But I cannot support Chromebooks with my consumer dollars. (Nor do I like
their self-driving car project.) My fiance and I are both in IT security.

The way we see it is- if your PC data is stored "in the cloud" instead of on
discs YOU own and control, you're vulnerable in many ways.

Network connectivity goes down for a period of time? Can't do your word
processing! Ectetera, etcetera.

I use all kinds of Google web services (including Gmail and Google Docs). I
sometimes develop websites for clients that are hosted on third party web
servers. I integrate Dropbox with every device I own, and I love it.

But my local discs sync with Dropbox as much and as often as they can.
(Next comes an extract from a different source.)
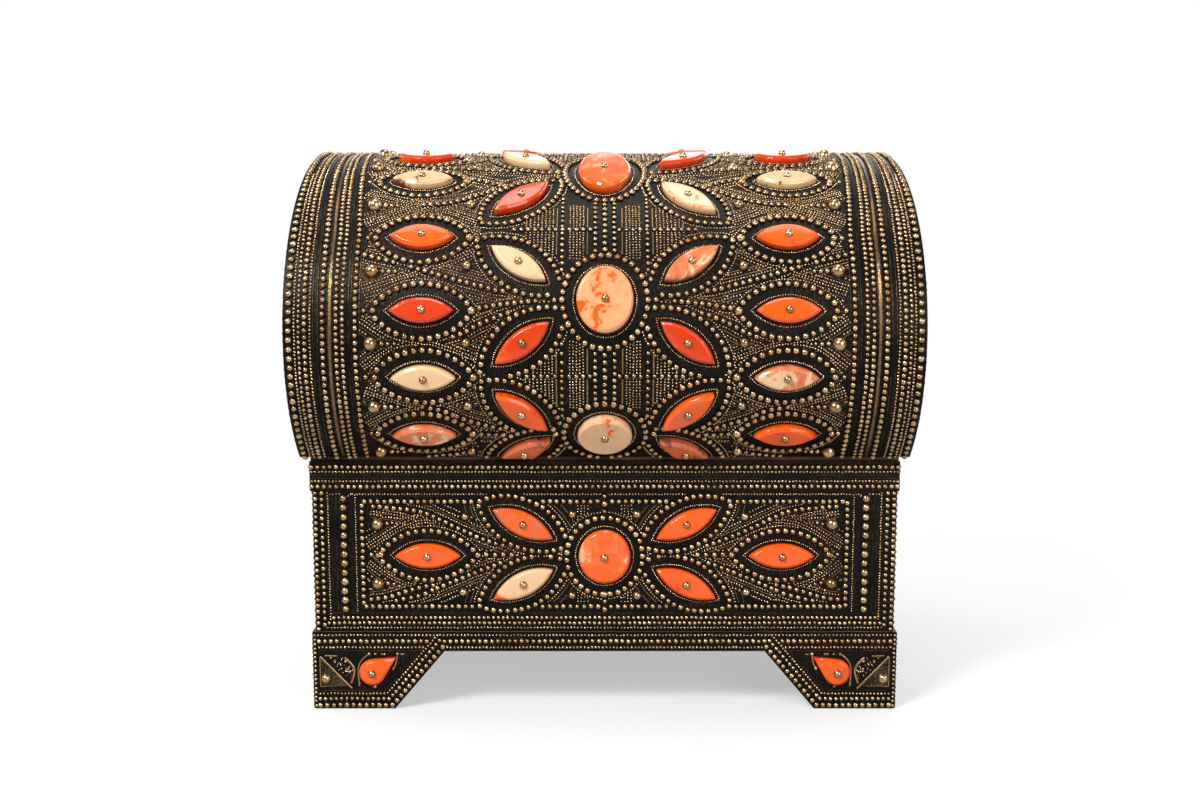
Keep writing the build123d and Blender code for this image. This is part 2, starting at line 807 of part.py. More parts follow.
drops = [
    (drop_blank(), front_seat(-drop_column, drop_height, drop_tilt, plinth_depth / 2)),
    (drop_blank(), front_seat(drop_column, drop_height, 180 - drop_tilt, plinth_depth / 2)),
]
with BuildPart() as foot_drops:
    set_stones(drops, box_form.part)
save(foot_drops, "foot_drops")
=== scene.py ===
import json
import math

import bmesh
import bpy
import numpy as np
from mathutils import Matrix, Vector

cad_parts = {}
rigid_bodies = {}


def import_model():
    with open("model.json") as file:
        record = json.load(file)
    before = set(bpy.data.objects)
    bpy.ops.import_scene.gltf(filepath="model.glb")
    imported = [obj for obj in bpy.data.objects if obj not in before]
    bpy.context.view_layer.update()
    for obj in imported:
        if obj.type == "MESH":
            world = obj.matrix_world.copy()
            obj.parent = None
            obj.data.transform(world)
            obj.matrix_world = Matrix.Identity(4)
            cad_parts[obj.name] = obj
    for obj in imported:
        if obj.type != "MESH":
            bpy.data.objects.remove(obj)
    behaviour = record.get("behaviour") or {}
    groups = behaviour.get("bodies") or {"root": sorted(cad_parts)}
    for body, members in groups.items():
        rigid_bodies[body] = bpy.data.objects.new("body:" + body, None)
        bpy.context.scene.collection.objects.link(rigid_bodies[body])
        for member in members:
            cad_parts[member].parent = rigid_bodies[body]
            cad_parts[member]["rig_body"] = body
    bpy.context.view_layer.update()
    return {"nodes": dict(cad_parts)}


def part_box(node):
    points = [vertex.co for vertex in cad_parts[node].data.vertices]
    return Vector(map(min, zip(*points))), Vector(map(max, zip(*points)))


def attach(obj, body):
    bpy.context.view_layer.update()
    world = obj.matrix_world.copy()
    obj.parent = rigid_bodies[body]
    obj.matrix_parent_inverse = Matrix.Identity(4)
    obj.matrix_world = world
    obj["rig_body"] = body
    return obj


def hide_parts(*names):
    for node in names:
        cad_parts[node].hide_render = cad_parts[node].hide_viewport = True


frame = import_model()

# Dressing of the dowry chest: cabochons with their nails, rows of embossed beads, grains and wires, foot
# plates, hinge screws, finishes, and the stage. Layouts are in millimetres, meshes in metres.
bl_info = {
    "name": "Dowry Chest Dressing",
    "version": (1, 0, 0),
    "blender": (4, 5, 0),
    "location": "3D View > Sidebar > Chest",
    "description": "Embossed metal, cabochons and stage of a dowry chest",
    "category": "Object",
}

MM = 0.001


def extent(node, axis):
    """Lowest and highest coordinate of a node of the frame along an axis, in millimetres."""
    low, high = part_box(node)
    return low[axis] / MM, high[axis] / MM


# ------------------------------------------------------------------ sizes, most of them from the frame
# Sheet metal, and the raised bands and frames on it
sheet = 0.6
relief = 0.5
# Lid: an oval barrel with a raised band round each end
lid_end = extent("lid_skin", 0)[1]
lid_half_depth = extent("lid_left_gable_skin", 1)[1] + sheet
lid_edge, lid_top = extent("lid_left_gable_skin", 2)
lid_half_height = 96.5
lid_centre = lid_top + sheet - lid_half_height
lid_band = 31.8
# Box: four sides, each with a raised frame whose half length is measured to its outer edge
box_end = extent("front_skin", 0)[1]
box_bottom, box_top = extent("front_skin", 2)
box_front = -extent("front_skin", 1)[0] - relief
box_middle = (box_bottom + box_top) / 2
frame_middle = box_middle + 4.25
frame_half_height = 30.85
frame_width = 3.8
long_frame = box_end - 24.6
short_frame = box_front - 9.4
# Rim, and the seam above it that the hinge screws lie in
rim_end = extent("rim_band", 0)[1]
rim_front = extent("rim_band", 1)[1]
rim_top = extent("rim_band", 2)[1]
lid_seam = 0.3
screw_row = rim_front - 4.25
# Plinth, cut away in arches between slanted feet
plinth_end = extent("plinth_band", 0)[1]
plinth_front = extent("plinth_band", 1)[1]
arch_height = 32.7
foot_slant = 27.7
front_foot = 43.95
side_foot = 40.25

# Length along the barrel's metal, from its foremost line, against the angle on its oval
ANGLES = np.radians(np.linspace(-50, 90, 14001))
STEPS = np.hypot(lid_half_depth * np.sin(ANGLES), lid_half_height * np.cos(ANGLES)) * (ANGLES[1] - ANGLES[0])
ARCS = np.concatenate(([0.0], np.cumsum((STEPS[1:] + STEPS[:-1]) / 2)))
ARCS = ARCS - np.interp(0.0, ANGLES, ARCS)
crown = ARCS[-1]
edge_arc = np.interp(math.asin((lid_edge - lid_centre) / lid_half_height), ANGLES, ARCS)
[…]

And I
would never put something I don't want people to see (pirated media, "sexy"
photos of myself, etc.) into my Dropbox folder.

I use "cloud services" but I always back up my content to discs I OWN and
CONTROL, and my private stuff never sees the Internet. If something is on a
web server you don't own, always assume other people (even if only employees
of the company that owns the web server) can see it.

And if network connectivity fails, even if only briefly, it shouldn't be able
to stop you from accessing your everyday PC data and engaging in activities
that shouldn't have to have Internet access to work.

Noooo... I'd never buy a Chromebook. And I normally love Google and I'm
definitely a Linux geek.